> _To do_: Beneath this instruction is a block of data; output from it exactly the lines that run from the one containing "for build in" through the one containing "bpy.data.objects.remove(obj)", inclusive.

==========

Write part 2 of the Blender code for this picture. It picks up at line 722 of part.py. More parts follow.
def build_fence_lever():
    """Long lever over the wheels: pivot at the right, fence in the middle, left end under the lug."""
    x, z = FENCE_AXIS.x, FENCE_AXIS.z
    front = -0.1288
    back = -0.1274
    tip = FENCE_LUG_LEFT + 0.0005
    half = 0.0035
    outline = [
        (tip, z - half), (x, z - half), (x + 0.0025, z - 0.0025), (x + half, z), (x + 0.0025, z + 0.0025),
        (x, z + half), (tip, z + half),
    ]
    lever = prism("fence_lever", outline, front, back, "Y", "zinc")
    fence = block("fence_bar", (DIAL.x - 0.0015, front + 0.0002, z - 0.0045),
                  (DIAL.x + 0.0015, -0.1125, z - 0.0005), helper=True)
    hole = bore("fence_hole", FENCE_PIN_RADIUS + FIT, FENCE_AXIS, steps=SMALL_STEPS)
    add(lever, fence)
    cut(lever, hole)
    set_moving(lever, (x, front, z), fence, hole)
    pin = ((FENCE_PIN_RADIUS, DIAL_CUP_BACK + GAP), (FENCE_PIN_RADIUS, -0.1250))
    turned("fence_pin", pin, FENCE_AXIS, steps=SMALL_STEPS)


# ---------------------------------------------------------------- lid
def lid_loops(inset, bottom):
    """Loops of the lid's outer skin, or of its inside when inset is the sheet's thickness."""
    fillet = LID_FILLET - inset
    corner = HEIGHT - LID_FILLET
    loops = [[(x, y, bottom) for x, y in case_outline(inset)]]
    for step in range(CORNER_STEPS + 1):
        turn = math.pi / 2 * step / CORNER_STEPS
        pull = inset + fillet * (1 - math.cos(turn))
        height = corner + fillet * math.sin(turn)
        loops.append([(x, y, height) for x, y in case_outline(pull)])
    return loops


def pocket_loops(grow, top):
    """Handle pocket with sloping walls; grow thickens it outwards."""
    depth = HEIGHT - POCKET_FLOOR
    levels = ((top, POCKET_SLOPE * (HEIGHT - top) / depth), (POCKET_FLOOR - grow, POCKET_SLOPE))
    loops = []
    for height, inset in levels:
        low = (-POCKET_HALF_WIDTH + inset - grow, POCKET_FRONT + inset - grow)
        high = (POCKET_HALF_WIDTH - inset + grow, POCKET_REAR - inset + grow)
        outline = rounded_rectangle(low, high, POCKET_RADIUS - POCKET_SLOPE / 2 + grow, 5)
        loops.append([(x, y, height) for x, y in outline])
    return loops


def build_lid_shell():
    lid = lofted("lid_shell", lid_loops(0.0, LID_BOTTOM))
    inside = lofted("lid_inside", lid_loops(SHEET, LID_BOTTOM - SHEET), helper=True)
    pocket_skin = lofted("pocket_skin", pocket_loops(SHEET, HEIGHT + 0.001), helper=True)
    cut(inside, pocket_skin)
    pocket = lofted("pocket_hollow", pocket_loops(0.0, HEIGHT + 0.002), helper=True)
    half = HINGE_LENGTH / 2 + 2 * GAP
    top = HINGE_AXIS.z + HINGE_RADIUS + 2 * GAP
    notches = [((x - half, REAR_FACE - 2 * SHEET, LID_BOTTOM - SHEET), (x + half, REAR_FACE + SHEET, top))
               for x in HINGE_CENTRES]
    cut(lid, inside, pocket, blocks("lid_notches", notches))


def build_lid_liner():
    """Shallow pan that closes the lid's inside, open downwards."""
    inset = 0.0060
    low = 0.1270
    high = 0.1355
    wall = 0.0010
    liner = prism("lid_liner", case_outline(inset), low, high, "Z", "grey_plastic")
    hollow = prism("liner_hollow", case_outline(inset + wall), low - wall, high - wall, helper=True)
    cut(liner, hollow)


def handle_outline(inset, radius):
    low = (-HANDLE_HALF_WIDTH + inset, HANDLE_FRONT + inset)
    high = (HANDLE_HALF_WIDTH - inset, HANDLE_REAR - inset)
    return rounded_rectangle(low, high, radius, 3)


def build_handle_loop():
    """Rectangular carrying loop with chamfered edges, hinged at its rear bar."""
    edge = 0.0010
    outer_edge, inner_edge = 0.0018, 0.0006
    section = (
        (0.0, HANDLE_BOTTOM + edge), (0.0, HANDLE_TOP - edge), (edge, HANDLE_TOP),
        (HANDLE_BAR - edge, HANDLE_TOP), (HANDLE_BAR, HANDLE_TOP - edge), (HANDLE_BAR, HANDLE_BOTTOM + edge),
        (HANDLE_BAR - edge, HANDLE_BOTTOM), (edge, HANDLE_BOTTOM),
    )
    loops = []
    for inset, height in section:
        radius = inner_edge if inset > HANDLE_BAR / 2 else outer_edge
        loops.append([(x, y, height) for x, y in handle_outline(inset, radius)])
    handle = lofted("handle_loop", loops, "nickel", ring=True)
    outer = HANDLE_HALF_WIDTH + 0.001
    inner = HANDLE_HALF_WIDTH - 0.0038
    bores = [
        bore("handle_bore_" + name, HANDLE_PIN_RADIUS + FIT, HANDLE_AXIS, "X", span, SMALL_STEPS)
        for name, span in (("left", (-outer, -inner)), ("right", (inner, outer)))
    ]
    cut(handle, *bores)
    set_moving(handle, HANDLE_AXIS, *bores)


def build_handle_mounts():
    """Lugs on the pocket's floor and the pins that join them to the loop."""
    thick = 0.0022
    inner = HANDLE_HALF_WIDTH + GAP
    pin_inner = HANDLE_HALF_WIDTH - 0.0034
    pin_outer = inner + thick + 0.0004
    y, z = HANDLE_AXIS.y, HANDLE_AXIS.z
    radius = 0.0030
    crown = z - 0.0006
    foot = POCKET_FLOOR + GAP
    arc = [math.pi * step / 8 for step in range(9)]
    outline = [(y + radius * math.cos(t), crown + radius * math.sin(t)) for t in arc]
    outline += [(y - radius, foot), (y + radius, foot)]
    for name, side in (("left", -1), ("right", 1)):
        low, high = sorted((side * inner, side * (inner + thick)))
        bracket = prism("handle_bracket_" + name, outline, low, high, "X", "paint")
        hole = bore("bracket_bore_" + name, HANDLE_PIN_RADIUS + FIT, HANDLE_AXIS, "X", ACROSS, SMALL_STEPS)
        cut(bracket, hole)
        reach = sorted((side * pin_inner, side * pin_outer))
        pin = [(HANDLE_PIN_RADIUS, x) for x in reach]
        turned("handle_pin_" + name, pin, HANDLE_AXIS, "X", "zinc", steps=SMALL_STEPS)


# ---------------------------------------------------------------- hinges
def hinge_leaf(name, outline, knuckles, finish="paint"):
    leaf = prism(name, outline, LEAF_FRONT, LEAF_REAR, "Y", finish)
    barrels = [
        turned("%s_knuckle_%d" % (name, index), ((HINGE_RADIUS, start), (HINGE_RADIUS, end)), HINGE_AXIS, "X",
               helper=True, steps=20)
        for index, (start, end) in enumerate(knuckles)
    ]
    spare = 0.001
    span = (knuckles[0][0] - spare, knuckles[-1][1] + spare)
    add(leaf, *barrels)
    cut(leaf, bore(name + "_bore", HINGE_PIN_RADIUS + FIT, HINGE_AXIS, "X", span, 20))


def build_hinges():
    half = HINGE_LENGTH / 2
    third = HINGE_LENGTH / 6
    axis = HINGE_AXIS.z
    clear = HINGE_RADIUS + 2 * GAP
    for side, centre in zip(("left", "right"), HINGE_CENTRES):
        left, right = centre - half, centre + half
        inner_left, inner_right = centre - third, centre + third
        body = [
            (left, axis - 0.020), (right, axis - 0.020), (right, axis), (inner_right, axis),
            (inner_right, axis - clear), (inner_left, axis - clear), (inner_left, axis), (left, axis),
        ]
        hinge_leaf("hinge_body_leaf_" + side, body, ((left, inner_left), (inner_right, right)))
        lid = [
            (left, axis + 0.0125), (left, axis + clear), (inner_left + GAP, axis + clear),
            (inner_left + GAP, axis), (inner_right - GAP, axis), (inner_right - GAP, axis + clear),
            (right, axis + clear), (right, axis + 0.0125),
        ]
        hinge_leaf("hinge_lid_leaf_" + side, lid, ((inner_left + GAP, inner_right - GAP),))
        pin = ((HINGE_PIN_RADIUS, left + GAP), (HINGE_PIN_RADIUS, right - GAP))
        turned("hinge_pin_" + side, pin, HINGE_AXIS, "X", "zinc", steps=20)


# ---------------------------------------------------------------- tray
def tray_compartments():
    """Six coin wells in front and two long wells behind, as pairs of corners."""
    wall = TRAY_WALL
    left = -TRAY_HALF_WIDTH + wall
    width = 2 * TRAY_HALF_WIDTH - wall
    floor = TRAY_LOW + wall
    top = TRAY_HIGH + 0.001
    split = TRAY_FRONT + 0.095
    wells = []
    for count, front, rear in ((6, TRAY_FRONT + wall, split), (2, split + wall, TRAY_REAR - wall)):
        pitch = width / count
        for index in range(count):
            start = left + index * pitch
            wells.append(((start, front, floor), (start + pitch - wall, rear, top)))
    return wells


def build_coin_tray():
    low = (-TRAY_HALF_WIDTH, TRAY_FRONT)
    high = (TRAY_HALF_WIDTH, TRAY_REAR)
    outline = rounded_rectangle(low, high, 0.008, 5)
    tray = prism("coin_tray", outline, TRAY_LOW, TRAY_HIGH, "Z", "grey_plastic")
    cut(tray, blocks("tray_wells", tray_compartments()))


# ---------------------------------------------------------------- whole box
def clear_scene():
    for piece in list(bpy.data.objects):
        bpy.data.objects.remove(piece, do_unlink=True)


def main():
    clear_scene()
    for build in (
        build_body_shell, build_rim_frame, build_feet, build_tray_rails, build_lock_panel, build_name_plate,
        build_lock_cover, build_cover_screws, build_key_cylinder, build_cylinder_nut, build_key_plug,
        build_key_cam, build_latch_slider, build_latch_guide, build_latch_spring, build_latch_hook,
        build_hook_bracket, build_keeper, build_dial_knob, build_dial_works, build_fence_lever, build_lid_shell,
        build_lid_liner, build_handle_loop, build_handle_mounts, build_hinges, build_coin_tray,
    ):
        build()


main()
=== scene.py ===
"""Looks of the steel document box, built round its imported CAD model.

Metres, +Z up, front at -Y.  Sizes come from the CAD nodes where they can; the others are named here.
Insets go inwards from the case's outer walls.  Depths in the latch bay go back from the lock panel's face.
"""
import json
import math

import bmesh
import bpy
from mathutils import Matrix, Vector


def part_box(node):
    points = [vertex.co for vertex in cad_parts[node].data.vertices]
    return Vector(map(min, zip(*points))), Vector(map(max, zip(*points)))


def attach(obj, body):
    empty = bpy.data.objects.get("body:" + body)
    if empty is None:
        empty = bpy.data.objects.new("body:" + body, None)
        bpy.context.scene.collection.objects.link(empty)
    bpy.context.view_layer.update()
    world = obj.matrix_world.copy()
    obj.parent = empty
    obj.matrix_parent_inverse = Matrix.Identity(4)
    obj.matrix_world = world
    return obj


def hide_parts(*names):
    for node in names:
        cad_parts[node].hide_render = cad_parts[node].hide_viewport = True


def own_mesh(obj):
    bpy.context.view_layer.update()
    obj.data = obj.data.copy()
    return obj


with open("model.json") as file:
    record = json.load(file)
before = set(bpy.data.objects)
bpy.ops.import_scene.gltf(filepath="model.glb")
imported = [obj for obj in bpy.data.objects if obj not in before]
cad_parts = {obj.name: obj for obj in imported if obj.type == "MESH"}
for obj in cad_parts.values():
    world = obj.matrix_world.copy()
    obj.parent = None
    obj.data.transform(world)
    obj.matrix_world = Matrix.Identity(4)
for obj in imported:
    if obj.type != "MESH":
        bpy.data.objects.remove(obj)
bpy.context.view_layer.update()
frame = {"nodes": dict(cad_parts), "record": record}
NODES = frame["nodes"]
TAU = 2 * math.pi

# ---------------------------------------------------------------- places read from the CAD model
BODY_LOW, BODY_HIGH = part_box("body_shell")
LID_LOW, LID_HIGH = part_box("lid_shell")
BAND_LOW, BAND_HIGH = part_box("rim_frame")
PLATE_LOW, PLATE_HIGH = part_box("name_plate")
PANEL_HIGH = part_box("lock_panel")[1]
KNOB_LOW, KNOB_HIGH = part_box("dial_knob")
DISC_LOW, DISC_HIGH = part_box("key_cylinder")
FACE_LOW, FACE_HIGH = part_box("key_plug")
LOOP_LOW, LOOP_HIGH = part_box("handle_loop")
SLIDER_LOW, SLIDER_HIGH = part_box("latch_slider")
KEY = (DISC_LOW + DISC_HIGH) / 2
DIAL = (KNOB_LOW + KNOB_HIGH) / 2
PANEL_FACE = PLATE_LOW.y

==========

> _Problem solution_:
    for build in (
        build_body_shell, build_rim_frame, build_feet, build_tray_rails, build_lock_panel, build_name_plate,
        build_lock_cover, build_cover_screws, build_key_cylinder, build_cylinder_nut, build_key_plug,
        build_key_cam, build_latch_slider, build_latch_guide, build_latch_spring, build_latch_hook,
        build_hook_bracket, build_keeper, build_dial_knob, build_dial_works, build_fence_lever, build_lid_shell,
        build_lid_liner, build_handle_loop, build_handle_mounts, build_hinges, build_coin_tray,
    ):
        build()


main()
=== scene.py ===
"""Looks of the steel document box, built round its imported CAD model.

Metres, +Z up, front at -Y.  Sizes come from the CAD nodes where they can; the others are named here.
Insets go inwards from the case's outer walls.  Depths in the latch bay go back from the lock panel's face.
"""
import json
import math

import bmesh
import bpy
from mathutils import Matrix, Vector


def part_box(node):
    points = [vertex.co for vertex in cad_parts[node].data.vertices]
    return Vector(map(min, zip(*points))), Vector(map(max, zip(*points)))


def attach(obj, body):
    empty = bpy.data.objects.get("body:" + body)
    if empty is None:
        empty = bpy.data.objects.new("body:" + body, None)
        bpy.context.scene.collection.objects.link(empty)
    bpy.context.view_layer.update()
    world = obj.matrix_world.copy()
    obj.parent = empty
    obj.matrix_parent_inverse = Matrix.Identity(4)
    obj.matrix_world = world
    return obj


def hide_parts(*names):
    for node in names:
        cad_parts[node].hide_render = cad_parts[node].hide_viewport = True


def own_mesh(obj):
    bpy.context.view_layer.update()
    obj.data = obj.data.copy()
    return obj


with open("model.json") as file:
    record = json.load(file)
before = set(bpy.data.objects)
bpy.ops.import_scene.gltf(filepath="model.glb")
imported = [obj for obj in bpy.data.objects if obj not in before]
cad_parts = {obj.name: obj for obj in imported if obj.type == "MESH"}
for obj in cad_parts.values():
    world = obj.matrix_world.copy()
    obj.parent = None
    obj.data.transform(world)
    obj.matrix_world = Matrix.Identity(4)
for obj in imported:
    if obj.type != "MESH":
        bpy.data.objects.remove(obj)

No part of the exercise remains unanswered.